そういった人気の不動産は価格が高く、投資利回りは低くなりますが、安定収入を求める地主さんにはピッタリです。いわばローリスクローリターンですね。
一方、地主さんが見切りをつけて売却するのは将来に不安を感じる土地や賃貸アパート・マンションでしょう。それらの不動産なら比較的安く買うチャンスがあります。
安く買った不動産の投資利回りは上がります。さらに、工夫次第でより高い利益を生み出すことも可能です。つまりハイリスクハイリターン、これが投資家のチャンスです。
人口が減少する地域だからといって、まったく不動産投資(賃貸アパート経営)ができないわけではありません。

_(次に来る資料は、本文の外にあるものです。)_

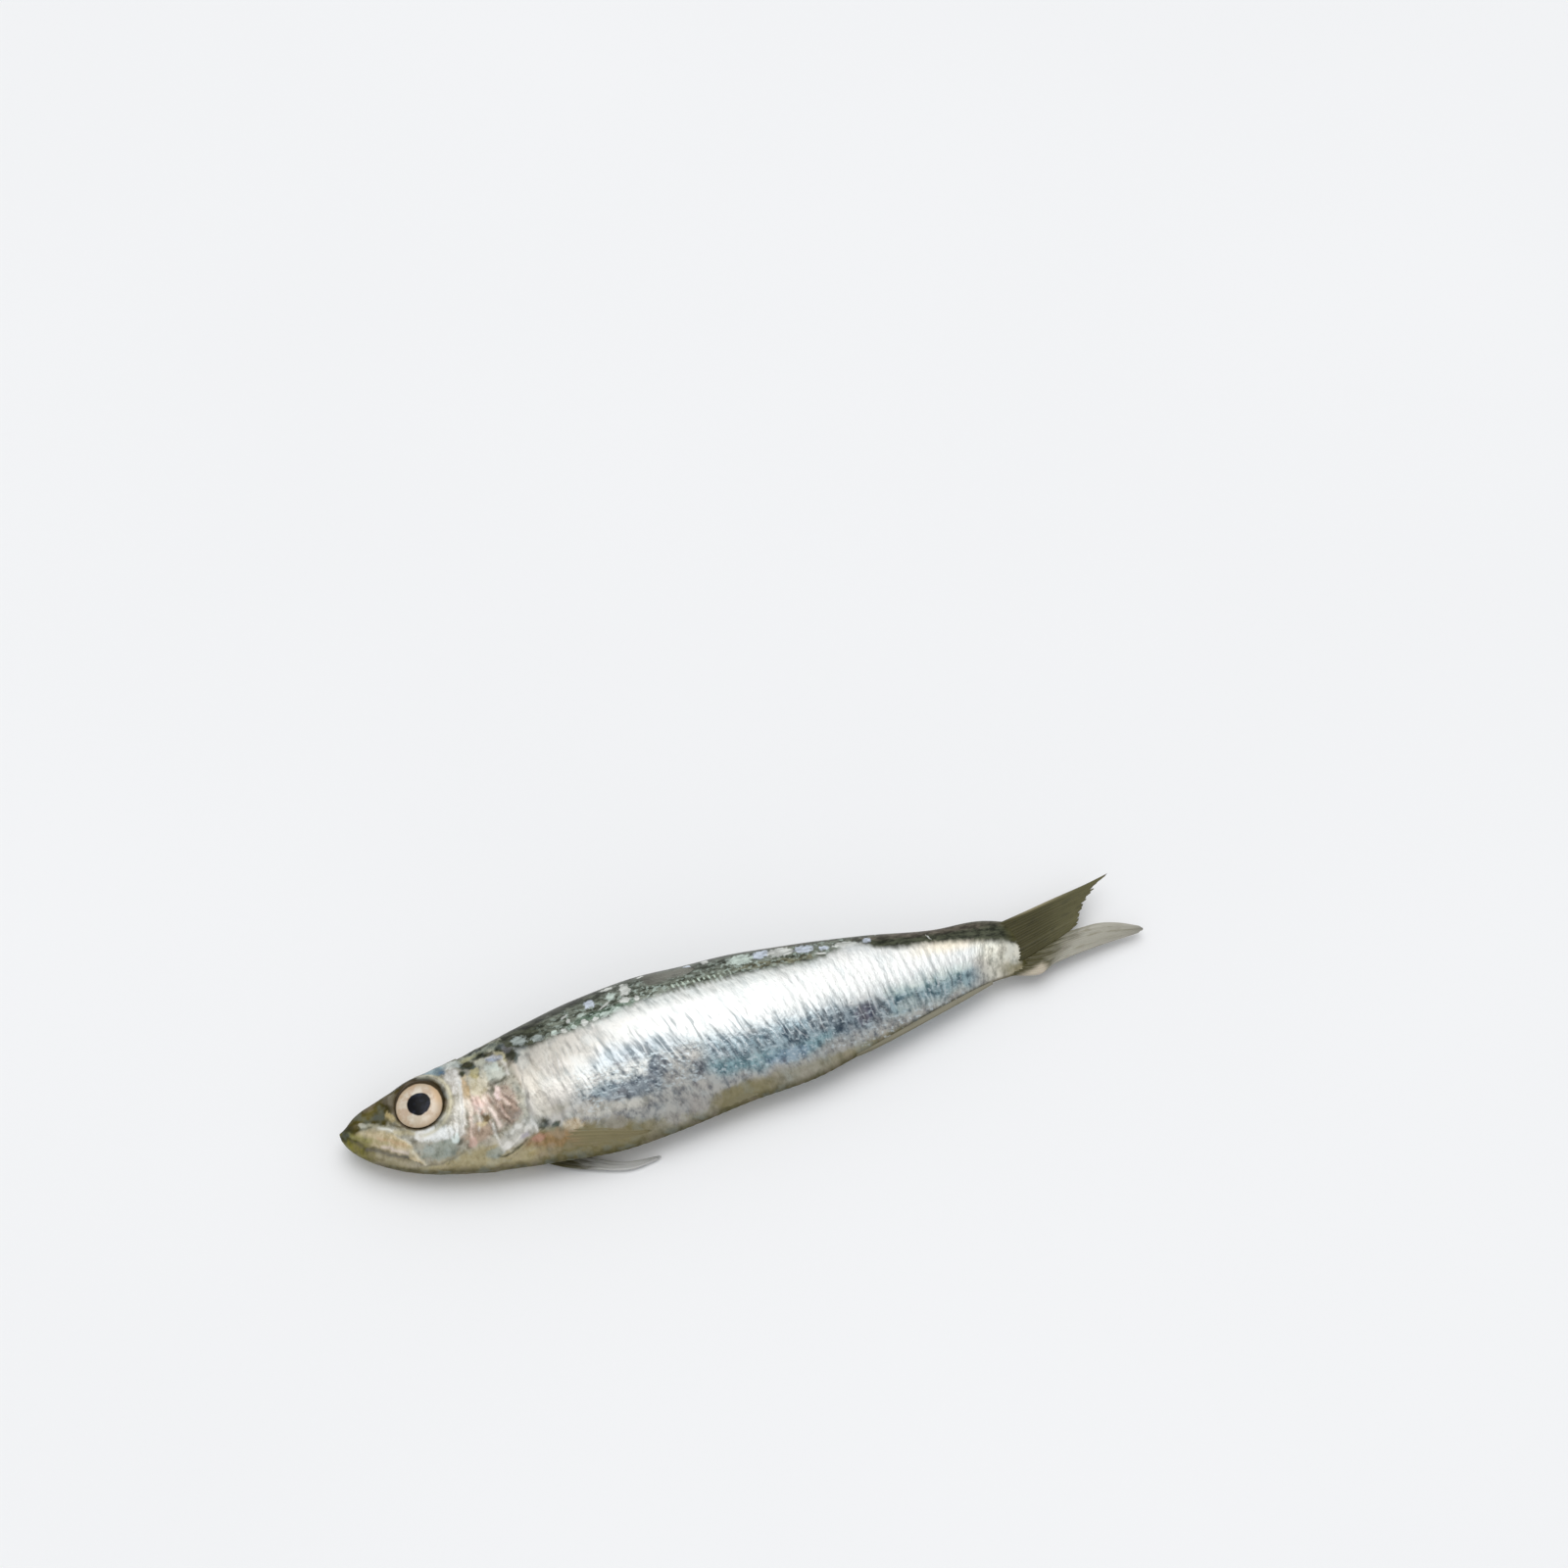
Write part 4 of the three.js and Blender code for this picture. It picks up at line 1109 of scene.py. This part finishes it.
# Eyes
def eye_surface():
    """Cream and peach iris with painted shade at its top and rim, black pupil with an uneven edge and
    painted bluish reflections, and a clear wet coat.
    """
    m = Shader("wet_eye")
    place = m.attribute("eye_place")
    along, up = m.split(place)[:2]
    cloud = m.noise(place, 0.55, 4.0, 0.6)
    turn = m.math("ARCTAN2", up, along)
    fibres = m.noise(m.join(turn * 9.0, m.length(along, up) * 0.5, 0.0), 1.0, 3.0, 0.6)
    iris = m.mix(m.step(0.38, 0.66, cloud), rgba(200, 187, 166), rgba(222, 214, 198))
    peach = m.step(-0.4, 3.4, along * 0.8 + up * -0.45)
    iris = m.mix(peach * 0.45, iris, rgba(232, 207, 182))
    iris = m.mix(m.step(0.42, 0.8, fibres) * 0.16, iris, rgba(184, 166, 142))
    # A peach crescent at the rear, and brown blotches
    rear = m.step(2.2, 3.4, along) * m.step(-2.6, 0.0, up)
    iris = m.mix(rear * 0.6, iris, rgba(240, 198, 150))
    blotch = m.noise(m.join(along * 0.5, up * 0.5, 3.0), 1.0, 3.0, 0.6)
    iris = m.mix(m.step(0.48, 0.6, blotch) * 0.55, iris, rgba(186, 156, 130))
    # The pupil reaches further towards the tail and the belly
    longer = (along * 0.5 + up * -0.86) * -0.18
    wobble = (m.noise(place, 0.6) - 0.5) * 0.55
    pupil_reach = m.length(along + 0.18, up + 0.06) + longer + wobble
    pupil = m.step(PUPIL_RADIUS + 0.1, PUPIL_RADIUS - 0.14, pupil_reach)
    # Painted bluish reflections in patches over the black pupil
    pupil_and_reflection = m.mix(m.step(0.45, 0.7, cloud), rgba(8, 8, 11), rgba(34, 38, 52))
    # Painted shade darkens the top of the iris, and a painted shadow rings the eye, thickest at the top,
    # and the bottom lies free
    shade_reach = m.length(along + 0.15, up + 0.56) + (cloud - 0.5) * 0.4
    iris = m.mix(m.step(2.7, 4.1, shade_reach) * 0.6, iris, rgba(172, 146, 112))
    colour = m.mix(pupil, iris, pupil_and_reflection)
    colour = m.mix(m.step(4.0, 4.3, shade_reach), colour, rgba(58, 47, 25))
    normal = m.bump(fibres * (1.0 - pupil), 0.00003)
    return m.finish(
        Base_Color=colour, Roughness=0.3, Normal=normal, Coat_Weight=0.2, Coat_Roughness=0.22,
        Specular_IOR_Level=0.05,
    )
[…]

たとえば、管理やメンテナンスが上手くできていないため空室が多くなっている中古物件を“安く”購入するという方法もあります。
購入後、その問題点を解決できれば、多くの入居者を集め、家賃収入を増やして不動産の価値を大きく上げることが可能です。専門的にいうと、「収益改善による付加価値の増加」です。価値が上がった不動産は売却してもよいし、そのまま所有していてもよいのです。

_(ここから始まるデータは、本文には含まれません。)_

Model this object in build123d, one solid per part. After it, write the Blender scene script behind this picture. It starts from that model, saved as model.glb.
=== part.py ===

ほかにも、今後ますます需要の増える高齢者向けの住宅やペット共生住宅、また同じ趣味を持っている人たちが暮らすことのできるシェアハウスなどへの投資もよいかもしれません。
ほかにも、アイデア次第でいくらでも土地は活用できるのです。
訪れる変革期-民間賃貸住宅市場は100兆円!
そしてもうひとつ。
地主さんたちはこれからいろいろな理由で、所有する賃貸マンションやアパートを売却します。
1.相続がおきた
2.地主さんが高齢化したが、後継者がいない
3.建物が老朽化したが、リフォームできない
4.賃貸経営が悪化した
5.資産の組みかえ
そう考えると、総価値が100兆円といわれる民間賃貸住宅の市場が大きく動く変革期ともいえるのです。
投資家のチャンスは、あらゆるところに拡がっていくのかもしれません。